When the layer metadata icon icon is clicked in the layers list the metadata popup is displayed for the Classification layer. The metadata can be displayed in a separate window.

  • Each model is assigned a unique identifier that allows it to be displayed in subsequent sessions e.g. Reference number: 1312786878649. This value is given in the metadata of the layer. The Restore Prior Analysis tool uses this identifier to restore a model created earlier. It can be from a totally different session, browser or even PC.
  • The number of final groups. This can be slightly different from the number of groups requested. This occurs if the classification does not naturally fit the selected number of groups.
  • The layers used in the Classification.
  • The ‘inter-layer dissimilarity matrix’. This matrix shows the ‘environmental distance’ between all pairs of layers. Values close to zero mean that they layers are closely related (a small distance apart in environmental space) while values near one mean that the layers have no relationship – they are independent.
  • Active Area polygon – the bounding box’s longitudes and latitudes. The definition at the time of the classification is listed.
  • Group means and colours. This is a CSV (comma-separated values) formatted file with one record for each group and with the following columns:
    • Group number
    • Red, green and blue saturation. The colours relate to the characteristics of the groups.
    • Layer values. Each Layer used in the classification will be represented by a mean for each group. This is the ‘stereotype’ of the group.
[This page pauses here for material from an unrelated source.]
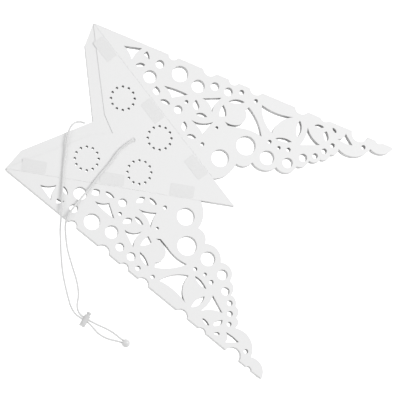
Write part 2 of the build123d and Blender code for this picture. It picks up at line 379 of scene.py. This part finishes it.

Steps used by ALOC to produce a Classification

  1. Build a set of seed groups that are greater than a threshold distance apart (using Gower Metric).
  2. Allocate all points on the map to the seed groups.
  3. Calculate the group centroids.
  4. Iterate by removing each point from its allocated group, calculate the association (Gower metric) to all groups and then allocate it to the closest group.
  5. Repeat 4 until no points change groups.
  6. The colours are produced by a Principal Component Analysis using the inter-group distances (dissimilarity based on all the layers).

NOTE: When environmental layers selected for the classification do not have the same spatial extent, the classification will only be performed on grid cells that contain values for all layers. If this occurs, the resulting classification layer will only cover the area of the layer with the smallest spatial extent (area). While comparisons between grid cells could be made taking available data into account, it was deemed expedient to remove such cells as in many GIS circumstances, the classification could be  extremely biased if such cells were included.

A case study

A case study on using the Classification Tools to investigate the classification of landscapes in Australia, is given by Prof Brendan Mackey of the Australian National University, Canberra.

Read the Case Study »

Referenced Links

Belbin, Lee, Marshall, C. and Faith, D.P. (1983). Representing relationships by the automatic assignment of colour. Australian Computer Journal, vol. 15, no. 4, pp. 160-163.

Belbin, L. (1987). The Use of Non-hierarchical Allocation Methods for Clustering Large Sets of Data. Australian Computing Journal, vol. 19, no. 1, pp. 32-41.

Gower J.C. (1967). Multivariate analysis and multidimensional geometry. The Statistician, vol. 17, no. 1, pp. 13-28.

Nix, H.A. (1986). A biogeographic analysis of Australian elapid snakes, In: Atlas of Elapid Snakes of Australia. (Ed.) R Longmore, pp. 4-15. Australian Flora and Fauna Series Number 7. Australian Government Publishing Service: Canberra.